Muy hipotético todo esto, claro, ya que (si me perdonan la expresión) la que llevaba los pantalones en esa relación era Margaret y no Denis. En cambio, en la relación Johnson-Symonds el flojito es Boris. Detrás del papel circense que interpreta hay un tipo inseguro, fácil presa de una mujer lista y más joven que él. En el caso de que lo despidan sospecho que le dolerá más a ella que a él. Ella disfruta de ser reina de Downing Street; él, en el fondo, lo que añora es volver a ser un payaso en paz, a ejercer de periodista escribiendo columnas como esta y dando conferencias con el fin más de hacer reír a la gente que pensar.

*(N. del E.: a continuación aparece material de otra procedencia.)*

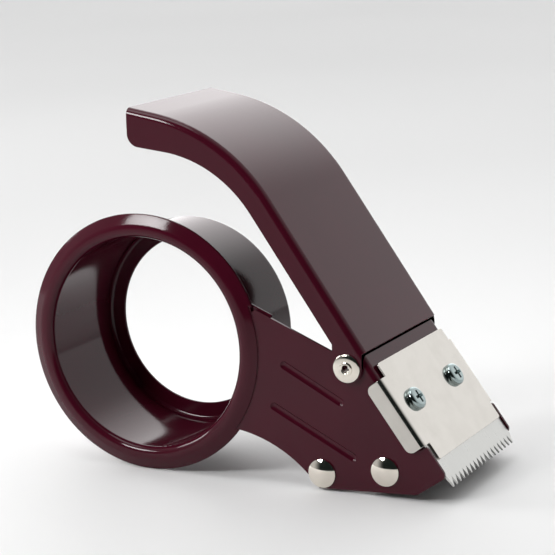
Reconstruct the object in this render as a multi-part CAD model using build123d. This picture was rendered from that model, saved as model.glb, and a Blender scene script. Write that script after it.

Ante todo, es un error acusar de sexistas a los que atacan a la esposa del primer ministro porque es más sexista clasificarlos como tal. Es suponer que por ser mujer es una pobre indefensa. Es volver a las antiguas nociones de caballerosidad y creer que a las damas hay que darles especial protección.
La igualdad, si va en serio, tiene que significar adiós a la condescendencia en todos los terrenos. Por tanto, que Carrie Antoinette acepte las nuevas reglas del juego con la misma resignación que en nuestro día Charlie y yo aceptamos el papel, inevitable en las circunstancias, de hombres sumisos.